Julius menegaskan, untuk mengatasi lambatnya respons aduan masyarakat, yang dibutuhkan bukanlah robot. Jika Polri ingin serius berbenah dengan teknologi, seharusnya fokus dialihkan untuk memberantas kejahatan digital yang meresahkan. "Dugaan tindak pidana kejahatan digital seperti judi online, penipuan lewat email maupun aplikasi, sampai investasi bodong. Kalau mau [menyelesaikan masalah] lewat digital dan teknologi, itu yang diperlukan," tuturnya.
Pandangan ini diperkuat oleh rekor buruk Polri dalam isu kekerasan. Data KontraS menunjukkan Polri menjadi aktor di balik 602 peristiwa kekerasan sepanjang 2025, dengan 42 korban meninggal dunia. Komnas HAM pada 2024 juga menempatkan kepolisian sebagai lembaga yang paling sering dilaporkan terkait pelanggaran HAM.
Menghadapi kritik ini, Polri berdalih bahwa kehadiran robot bukan untuk menggantikan peran manusia, melainkan sebagai mitra strategis untuk mengurangi risiko di lapangan. Robot humanoid akan digunakan untuk pemindaian wajah dan pemantauan lalu lintas, sementara robot anjing I-K9 untuk mendeteksi bahan berbahaya dan misi penyelamatan.
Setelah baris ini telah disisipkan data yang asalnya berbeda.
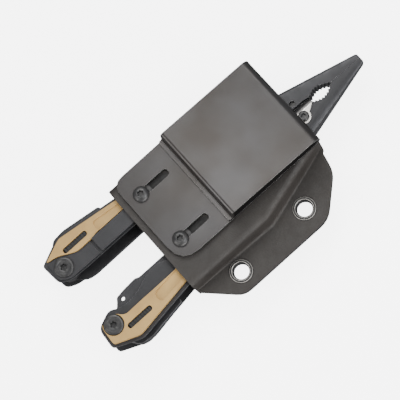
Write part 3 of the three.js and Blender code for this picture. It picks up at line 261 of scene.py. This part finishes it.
gloss = mottled(tree, 240, 3, ((0.54, 0.54, 0.54), (0.68, 0.68, 0.68)))
tree.links.new(gloss.outputs["Color"], shader.inputs["Roughness"])
pebble = tree.nodes.new("ShaderNodeTexVoronoi")
pebble.inputs["Scale"].default_value = 1500
tree.links.new(place.outputs["Object"], pebble.inputs["Vector"])
relief(tree, shader, pebble.outputs["Distance"], 0.06 * MM, 0.55)
scuff = mottled(tree, 2600, 2, ((0, 0, 0), (1, 1, 1)), (0.35, 0.65))
relief(tree, shader, scuff.outputs["Color"], 0.008 * MM, 0.5)

sheath = clean_copy("sheath_shell", "sheath_sheet")
eyelet_lip = 0.7 * MM
flange_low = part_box("eyelet_mouth")[0][2] + eyelet_lip
flange_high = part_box("eyelet_mouth")[1][2] - eyelet_lip
foot_near_y, foot_far_y = -31.8 * MM, -18.5 * MM


def at_bulge_foot(first, second):
    """The inner corners where the pressed bulge rises from the flange, on both faces."""
    return (first - second).length > 8 * MM and all(
        foot_near_y < point.y < foot_far_y
        and min(abs(point.z - flange_low), abs(point.z - flange_high)) < 0.2 * MM
        for point in (first, second))


select_edges(sheath, at_bulge_foot)
bpy.ops.mesh.bevel(offset=1.8 * MM, segments=5, affect="EDGES")
bpy.ops.object.mode_set(mode="OBJECT")
break_edges(sheath, 0.45 * MM, 3)
assign(sheath, sheath_sheet, "sheath", "sheath", "sheath_shell")


# ---- Flange eyelets ----------------------------------------------------------------------------
# Two black enamelled brass eyelets are pressed through both layers of the flange and rolled over.
# A thin bright line is painted along the crown of each flare, partly enamel wear and partly painted
# highlight.


def turned(name, profile, x, y, facets=64, ring=False):
    """Draws a circle through (radius, height) steps; the ends are capped, or joined for a ring."""
    bpy.ops.object.select_all(action="DESELECT")
    radius, height = profile[0]
    bpy.ops.mesh.primitive_circle_add(vertices=facets, radius=radius, fill_type="NOTHING",
                                      location=(x, y, height))
    piece = bpy.context.object
    piece.name = name
    piece.data.name = name
    bpy.ops.object.transform_apply(location=True)
    bpy.ops.object.mode_set(mode="EDIT")
    bpy.ops.mesh.select_mode(type="VERT")
    bpy.ops.mesh.select_all(action="SELECT")
    for next_radius, next_height in profile[1:]:
        bpy.ops.mesh.extrude_region_move(
            TRANSFORM_OT_translate={"value": (0, 0, next_height - height)})
        share = next_radius / radius
        bpy.ops.transform.resize(value=(share, share, 1), center_override=(x, y, next_height))
        radius, height = next_radius, next_height
    bpy.ops.mesh.select_all(action="DESELECT")
    bpy.ops.mesh.select_non_manifold()
    if ring:
        bpy.ops.mesh.bridge_edge_loops()
    else:
        bpy.ops.mesh.fill_holes(sides=0)
    bpy.ops.mesh.select_all(action="SELECT")
    bpy.ops.mesh.normals_make_consistent(inside=False)
    bpy.ops.object.mode_set(mode="OBJECT")
    return piece


def middle(node):
    """Where a round part stands: x, y, its lowest and highest z, and its radius."""
    low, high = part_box(node)
    return (low[0] + high[0]) / 2, (low[1] + high[1]) / 2, low[2], high[2], (high[0] - low[0]) / 2


def eyelet_enamel(name, x, y):
    """Black enamel with two thin brass-grey crowns measured from the eyelet's centre, as wear and painted
    highlight.
    """
    material, tree, shader = new_material(name, (0.012, 0.012, 0.012), 0.30, 0.2)
    place = tree.nodes.new("ShaderNodeTexCoord")
    centre = tree.nodes.new("ShaderNodeMapping")
    centre.inputs["Location"].default_value = (-x, -y, 0)
    centre.inputs["Scale"].default_value = (1, 1, 0)
    reach = tree.nodes.new("ShaderNodeVectorMath")
    reach.operation = "LENGTH"
    share = tree.nodes.new("ShaderNodeMath")
    share.operation = "MULTIPLY"
    share.inputs[1].default_value = 1 / (6 * MM)
    crowns = tree.nodes.new("ShaderNodeValToRGB")
    # Painted highlight and wear: two thin brass-grey rings at the crowns of the flares.
    crown_wear_and_highlight, coated = (0.62, 0.59, 0.55, 1), (0.012, 0.012, 0.012, 1)
    stops = ((0.0, coated), (0.70, coated), (0.725, crown_wear_and_highlight), (0.75, coated),
             (0.865, coated), (0.885, crown_wear_and_highlight), (0.91, coated))
    for place_along, colour in stops[1:-1]:
        stop = crowns.color_ramp.elements.new(place_along)
        stop.color = colour
    crowns.color_ramp.elements[0].color = coated
    crowns.color_ramp.elements[-1].color = coated
    crowns.color_ramp.elements[-1].position = stops[-1][0]
    tree.links.new(place.outputs["Object"], centre.inputs["Vector"])
    tree.links.new(centre.outputs["Vector"], reach.inputs[0])
    tree.links.new(reach.outputs["Value"], share.inputs[0])
    tree.links.new(share.outputs["Value"], crowns.inputs["Fac"])
    tree.links.new(crowns.outputs["Color"], shader.inputs["Base Color"])
    speck = mottled(tree, 1800, 3, ((0.24, 0.24, 0.24), (0.44, 0.44, 0.44)))
    tree.links.new(speck.outputs["Color"], shader.inputs["Roughness"])
    return material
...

"Robot-robot ini, di masa depan, akan menjadi mitra strategis personel Polri. Mereka dirancang untuk mengambil peran di lokasi berisiko tinggi guna mengurangi paparan bahaya terhadap manusia, sekaligus meningkatkan akurasi operasi," kata Inspektur Pengawasan Umum Polri, Komjen Dedi Prasetyo.
Baca Juga: Prabowo Apresiasi Kapolri: Bantu Produksi Pangan hingga Terjun Beri Makan Bergizi
Namun, Dedi mengakui bahwa proyek ini masih berada di tahap yang sangat awal. "Kami mengakui bahwa teknologi ini masih dalam tahap pengembangan awal dan akan terus belajar dari praktik terbaik negara-negara maju," ujar dia.
Sementara itu, Direktur Utama PT Sari Teknologi, Yohanes Kurnia Widjaja menyanggah anggapan pembentukan unit robot polisi merupakan pemborosan anggaran. Selaku operator yang bekerja sama dengan Polri untuk unit canggih tersebut, Yohanes menyebut kepolisian tak mengeluarkan anggaran sepeserpun. Sebab, kerja sama polisi dengan Sari Teknologi bukanlah urusan bisnis.
Yohanes menyebut pihaknya secara sukarela membentuk unit polisi robot untuk tujuan riset. "Apa-apa bilang katanya pemborosan anggaran. Polri tidak memboroskan anggaran. Kualitasnya ini barang-barang kami, bukan barang-barangnya Polri," ujar Yohanes di kawasan Monas, Jakarta Pusat, Selasa (1/7/2025).